All the cliches of coaching came true in yesterday's World Cup final:
"That's why they roll the ball out there."
"Let a lesser team hang around long enough they believe they can beat you."
"You've got to put the ball in the back of the net to win."
The United States let Japan hang around too long in yesterday's World Cup final and it cost them the title they had dreamed of and had been favored to win. Japan may not have been the better side, but they clearly deserved to win.
In the early going it looked as though Team USA was merely adjusting its sights as it pressured a disorganized Japanese defense. Lauren Cheyney, Carli Lloyd and Megan Rapinoe all had near misses in the early going. As the half wore on, time and again fans were asking, "How did that not go in?"

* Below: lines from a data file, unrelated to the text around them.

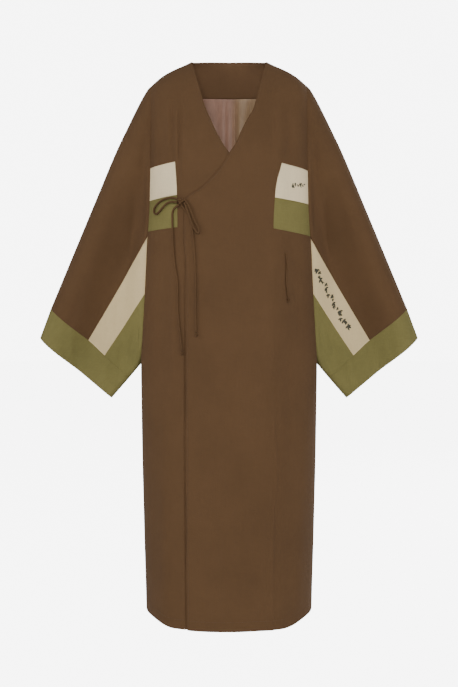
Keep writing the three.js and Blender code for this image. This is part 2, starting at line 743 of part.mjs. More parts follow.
function cord(name, route, diameter, sides) {
  const lay = ([x, above, z]) => new THREE.Vector3(x, clothY(x, z, 2.5) + FACET_SAG - above - diameter / 2, z);
  const path = new THREE.CatmullRomCurve3(route.map(lay), false, 'centripetal');
  const circle = new THREE.Shape();
  for (let i = 0; i < sides; i += 1) {
    const a = (2 * Math.PI * (i + 0.5)) / sides;
    const x = (diameter / 2) * Math.cos(a);
    const y = (diameter / 2) * Math.sin(a);
    if (i === 0) circle.moveTo(x, y);
    else circle.lineTo(x, y);
  }
  circle.closePath();
  const steps = Math.ceil(path.getLength() / (2.3 * diameter));
  const options = { steps, bevelEnabled: false, extrudePath: path, curveSegments: 1 };
  add(name, new THREE.ExtrudeGeometry(circle, options), 'tie', 0.85);
}

function knot(name, [x, above, z], [rx, ry, rz]) {
  const ball = new THREE.SphereGeometry(1, 12, 8);
  ball.scale(rx, ry, rz);
  ball.translate(x, clothY(x, z, 2.5) + FACET_SAG - above - ry, z);
  add(name, ball, 'tie', 0.85);
}

knot('tie_knot', [-110.6, 4.4, -314], [7.6, 5, 7]);
cord('tie_loop_side', LOOP_SIDE, TIE_D, 8);
cord('tie_loop_centre', LOOP_CENTRE, TIE_D, 8);
cord('tie_tail_side', TAIL_SIDE, TIE_D, 8);
cord('tie_tail_centre', TAIL_CENTRE, TIE_D, 8);
cord('side_string', SIDE_STRING, STRING_D, 8);
knot('tail_side_knot', [-106.8, 0.6, -660.4], [4.2, 4, 5]);
knot('tail_centre_knot', [-74.4, 0.8, -618.4], [4.2, 4, 5]);
knot('side_string_knot', [136.9, 0.5, -541], [3.6, 3.4, 4.6]);

export default group;
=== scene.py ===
"""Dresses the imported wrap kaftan: cloth, seams, sewing, ties, sprigs and a plain studio."""
import math

import bmesh
import bpy
import numpy as np
from bpy.props import FloatProperty, FloatVectorProperty, PointerProperty
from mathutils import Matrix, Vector


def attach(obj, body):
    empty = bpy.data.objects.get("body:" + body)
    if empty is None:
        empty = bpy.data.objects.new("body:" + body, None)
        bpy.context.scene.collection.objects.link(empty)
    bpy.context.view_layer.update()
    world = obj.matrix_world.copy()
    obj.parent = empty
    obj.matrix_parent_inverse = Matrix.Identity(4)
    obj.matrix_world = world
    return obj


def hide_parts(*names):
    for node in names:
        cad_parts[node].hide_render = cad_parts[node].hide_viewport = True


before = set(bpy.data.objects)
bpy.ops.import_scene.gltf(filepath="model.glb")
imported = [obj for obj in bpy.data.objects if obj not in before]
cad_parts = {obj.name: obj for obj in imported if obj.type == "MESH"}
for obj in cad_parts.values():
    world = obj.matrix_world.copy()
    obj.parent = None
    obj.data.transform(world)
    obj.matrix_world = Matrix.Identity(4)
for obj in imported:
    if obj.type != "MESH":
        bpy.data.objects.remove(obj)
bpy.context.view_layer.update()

bl_info = {
    "name": "Wrap kaftan dressing",
    "version": (1, 0, 0),
    "blender": (4, 5, 0),
    "location": "View3D > Sidebar > Kaftan",
    "description": "Cloth, seams, sewing, ties and studio of a long wrap kaftan",
    "category": "Object",
}

BODY_NAME = "root"

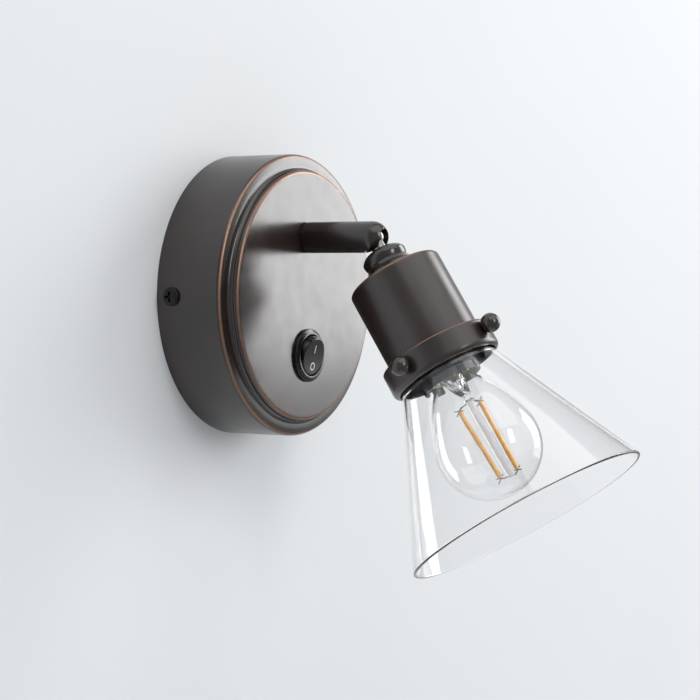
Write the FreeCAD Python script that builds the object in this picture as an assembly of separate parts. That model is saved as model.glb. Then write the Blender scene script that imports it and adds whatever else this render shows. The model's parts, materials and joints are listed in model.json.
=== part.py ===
import FreeCAD, Part
import math
import os
from FreeCAD import Vector

# Bedside wall reading lamp: a round canopy with a rocker switch, a short arm with a slotted
# ball joint, a drum cup over the lampholder, and a conical clear glass shade with its bulb.
# Millimetres. The wall is the plane Y = 0, the lamp stands out along -Y, and +Z is up.
# The origin is the centre of the canopy on the wall. "Depth" is the distance from the wall.
# The head is drawn upright about its own axis, with "height" measured from the ball's centre
# towards the shade's mouth, and is then tilted into place.

# ---- Driving dimensions ------------------------------------------------------------------
FACE_FIT = 0.05          # radial clearance of a turned or threaded fit
SEAT_GAP = 0.3           # air left between curved pieces that rest near each other

# Canopy, spun from sheet steel
CANOPY_RADIUS = 63.5
PLATE_DEPTH = 37.2       # wall to the raised plate's face
STEP_WIDTH = 7.2         # rim to the raised plate
STEP_HEIGHT = 5.2        # rim's outer edge to the plate's face
SHEET = 1.2
RIM_ROUND = 1.7
LEDGE_RISE = 0.8         # the ledge swells this much from the rim to the cove
COVE_RADIUS = 2.0
PLATE_ROUND = 1.8
RIM_DEPTH = PLATE_DEPTH - STEP_HEIGHT
PLATE_RADIUS = CANOPY_RADIUS - STEP_WIDTH

# Wall bracket
BRACKET_SHEET = 1.5
BRACKET_WIDTH = 18.0
TAB_CLEARANCE = 0.9      # canopy wall to the bracket's bent tab
TAB_LENGTH = 13.0
TAB_WIDTH = 14.0
SIDE_SCREW_DEPTH = 7.9
WALL_SLOT_SPACING = 88.9
WALL_SLOT_LENGTH = 14.0
WALL_SLOT_RADIUS = 2.3
CABLE_HOLE_RADIUS = 6.0

# Canopy side screws and earth screw (M4)
SCREW_RADIUS = 2.0
SCREW_HEAD_RADIUS = 4.1
SCREW_HEAD_HEIGHT = 2.2
SCREW_DOME_RADIUS = 7.8
SIDE_SCREW_LENGTH = 9.0
SCREW_HOLE_CLEARANCE = 0.2
RECESS_WIDTH = 1.1
RECESS_SPAN = 4.6
RECESS_DEPTH = 1.3
EARTH_SCREW_X = -24.0
TAG_SHEET = 0.75
TAG_REACH = 10.6         # earth screw's centre to the far end of the tag's crimp
TAG_CRIMP = 3.0
CRIMP_WALL = 0.33

# Terminal block
BLOCK_CENTRE_X = 24.0
POLE_PITCH = 8.0
POLE_COUNT = 3
BLOCK_HEIGHT = 17.0
BLOCK_DEPTH = 12.0
BARREL_RADIUS = 2.9
BARREL_BORE = 1.5
BARREL_SET_BACK = 1.5    # block's end to the barrel inside it
CLAMP_SCREW_RADIUS = 1.5
CLAMP_SCREW_SPREAD = 4.3
CLAMP_SCREW_SUNK = 1.0
CLAMP_GROOVE_DEPTH = 0.6
CLAMP_GROOVE_WIDTH = 0.5

# Wires
WIRE_RADIUS = 1.1
WIRE_PAIR_GAP = 0.1      # each of a pair of wires to the middle between them
WIRE_GRIP = 4.0          # length of a wire held in its terminal
WIRE_LANE_X = 44.0       # the wires' way up beside the terminal block
WIRE_LANE_DEPTH = 15.0
WIRE_ROOM = 6.0          # room that a wire takes to turn
LEAD_RADIUS = 0.7

# Rocker switch
SWITCH_DROP = 27.0       # canopy centre down to the switch
BEZEL_RADIUS = 12.0
BEZEL_HEIGHT = 2.2
BEZEL_ROUND = 2.0
BEZEL_LIP = 2.0          # the bezel overhangs its barrel by this
BARREL_WALL = 0.6
PANEL_CLEARANCE = 0.1
SWITCH_BODY_DEPTH = 14.0 # behind the plate's face
ROCKER_WELL = 10.5
ROCKER_THROW = 24.0      # degrees between off and on
ROCKER_GAP = 0.3
ROCKER_PROUD = 1.1       # the middle of the level rocker stands this far out of the bezel
ROCKER_DISH = 1.0        # the rocker's ends stand this far above its middle
ROCKER_CHEEK = 1.0       # window's edge to the rocker's straight side
ROCKER_BELOW_PIVOT = 4.5
PIVOT_BELOW_BEZEL = 1.8
PIVOT_PIN_RADIUS = 0.9
BLADE_WIDTH = 6.3
BLADE_SHEET = 0.8
BLADE_LENGTH = 7.0
BLADE_SEAT = 4.8         # length of a blade held in the housing's floor
BLADE_PITCH = 7.0
RECEPTACLE_WALL = 0.7
RECEPTACLE_SHORT = 1.0   # the sleeve is shorter than its blade by this
FLAG_LENGTH = 2.0
FLAG_SIZE = 3.1
BARREL_OUTER = BEZEL_RADIUS - BEZEL_LIP
WINDOW_RADIUS = BARREL_OUTER - BARREL_WALL

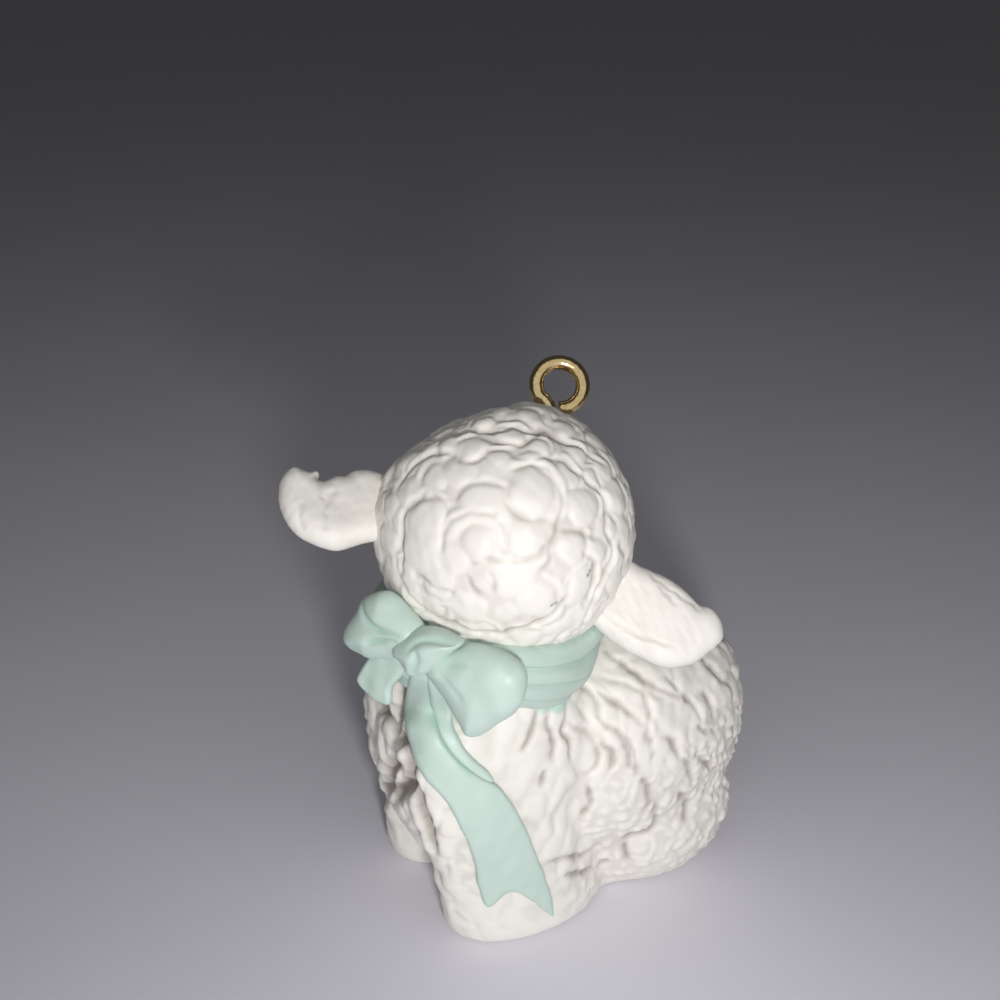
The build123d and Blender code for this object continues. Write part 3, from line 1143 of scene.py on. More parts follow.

After more chances in the early part of the second half, the first goal finally came in the 69th run on a perfectly executed pass by Megan Rapinoe, who had set up Abby Wambach's miraculous game-tying goal against Brazil, to Alex Morgan, who beat the defender, touched it with her right and fired into the goal with her left. At last USA were on the board and more goals would surely be coming momentarily. Not.
With the cup just nine minutes away, Rachel Buehler could not clear the ball and it went off Ali Krieger who likewise could not get it out of harms way before Ayi Miyami jammed it into the net to tie the game.
It looked like the U.S. would win when Abby Wambach scored on a header shortly before the end of the first OT to make it 2-1. But again Japan, to their credit, refused to let down. Homare Sawa, the leading scorer of the tournament, won a corner kick and deflected a ball off Wambach for the tying goal just three minutes from time.
You knew it wasn't going to be the American's day when keeper Ayumi Kaihori made an unbelievable kick save on Shannon Boxx's opening PK. Carli Lloyd shot high and Tobin Heath's kick was saved by Kaihori. Japan converted two of its first three, so Wambach's tally to start the fourth round was too little too late. (Had Wambach missed the game would have been over.) When Saki Kumagai scored on the next ball, Japan had the cup.
In my view, the U.S. did not play a bad game. They just couldn't score and Japan did not give up. Nothing for the Americans to be ashamed of for sure.